Given that this result is amenable to such a wide variety of proofs (the above list contains three somewhat different flavors of proof---linear algebraic, combinatorial, and algebra-geometric), I have the following question:

Does anyone know a geometric proof of this result?

For example, one might compute the volume of the parallelepiped whose vertices are given by the rows or columns of this matrix in a clever way. Ideally this would not just boil down to row reduction.

Answer 1

A proof that may be called "geometric" with some good will from your side is as follows. Denote $V(a_1,a_2,\dots,a_n)$ the Vandermonde matrix with entries $a_j^{\ i-1}$, and consider the function $$f(t):=\det V(a_1+t, a_2+t,\dots, a_n+t \,).$$ One easily computes the derivative of the matrix and notices that $$\partial_t V:= NV,$$ for a certain matrix $N$ with null trace (actually, a nilpotent matrix with at most $n-1$ non-zero entries). Therefore by the Liouville formula, $$f^{\\ '}(t)=\mathrm{tr}(N) \ f(t)=0,$$ that proves that the Vandermonde determinant is translation-invariant. In particular for $t:=-a_1$ one has a reduction step that leads plainly to the product formula. (Alternatively, one can solve the above linear ODE getting $V=\exp(tN)V(0)$ and conclude as above, for $\exp(tN)$ is a triangular matrix with unit diagonal entries, hence with determinant equal to 1).

Answer 2

First, I'll prove a lemma: on the rational normal curve of degree $n-1$ in $\mathbb{P}^{n-1}$, any collection of $n$ points spans the whole projective space. This is basically a consequence of the notion of degree: assume not. Then all $n$ points are contained in a hyperplane, but the curve is degree $n-1$, which means that no hyperplane can contain MORE than $n-1$ points, contradiction.
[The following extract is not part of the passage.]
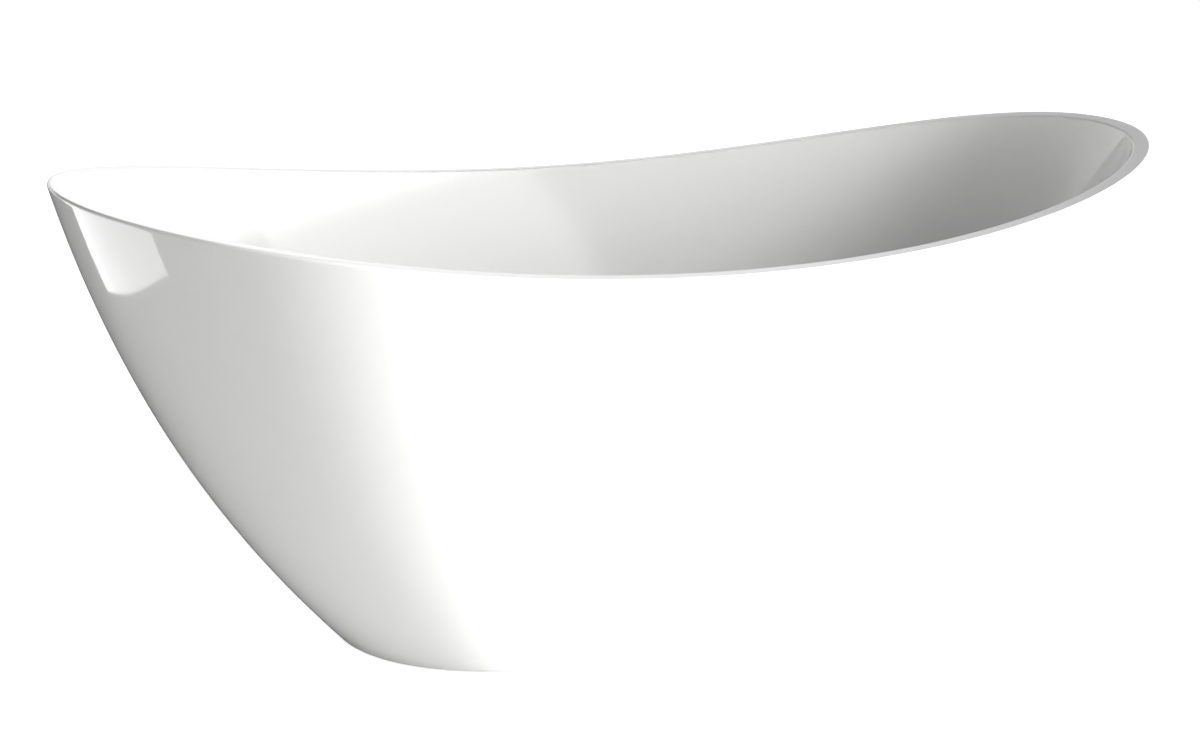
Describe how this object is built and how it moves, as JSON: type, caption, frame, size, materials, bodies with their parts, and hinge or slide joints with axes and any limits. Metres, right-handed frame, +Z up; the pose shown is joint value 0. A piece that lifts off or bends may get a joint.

Thus, $n$ points on the rational normal curve are linearly independent, and so the determinant will vanish if and only if two or more of the points coincide. Using this, we can see that the determinant is a scalar multiple of the desired polynomial. Then, to see that the scalar is one, we just pick a coefficient on each side and compare.

Answer 3

This is an interpretation of Terry Tao's answer (and BCnrd's comment).

If $A$ is $n\times n$ symmetric then $ad_A:X\mapsto AX-XA$ maps symmetric matrices to skew matrices. Generically this is surjective, and generically its kernel has the first $n$ powers of $A$ as a basis. Choosing bases for the symmetric matrices and for the skew matrices (independent of $A$!), you then have a determinant to be computed, which appears to depend on the generic matrix $A$. However, we have -

Funny Fact: This is independent of $A$.

Proof of FF: If $A$ is diagonal, then a computation using the first bases you think of shows that this determinant is the quotient of a Vandermonde determinant and the usual expression for the same. Over the real numbers, you can use conjugation by orthogonal matrices to reduce to diagonal case. The real version implies the general version.

If you want to turn this into a proof of the Vandermonde identity, then you have to find an independent reason for FF. I do not have one to offer.

A cool restatement of FF is:

Although the basis $1, A, \dots , A^{n-1}$ for $ker(ad_A)$ is (of course) dependent on $A$, the generator which it gives you for the top exterior power of this vector space does not depend on $A$. Here I am using the short exact sequence $0\to ker(ad_A) \to Sym\to Skew\to 0$ to identify the $1$-dimensional vector spaces $\Lambda^n ker(ad_A)$ and $(\Lambda^{top}Sym)\otimes (\Lambda^{top}Skew)^{-1}$.

Answer 4

I have what looks like the first half of an answer, but for some strange reason I can't see how to finish the job.

Let $A$ be an $n \times n$ real matrix with eigenvalues $x_1,...,x_n$. On the one hand, the adjoint operator $ad(A): B \mapsto [A,B]$, acting from the space $C(A)^\perp$ of symmetric matrices orthogonal to centraliser of A to the space of skew-symmetric matrices, has determinant $\prod_{1 \leq i < j \leq n} (x_i - x_j)$ (as can be seen by diagonalising $A$, and after fixing some sign conventions).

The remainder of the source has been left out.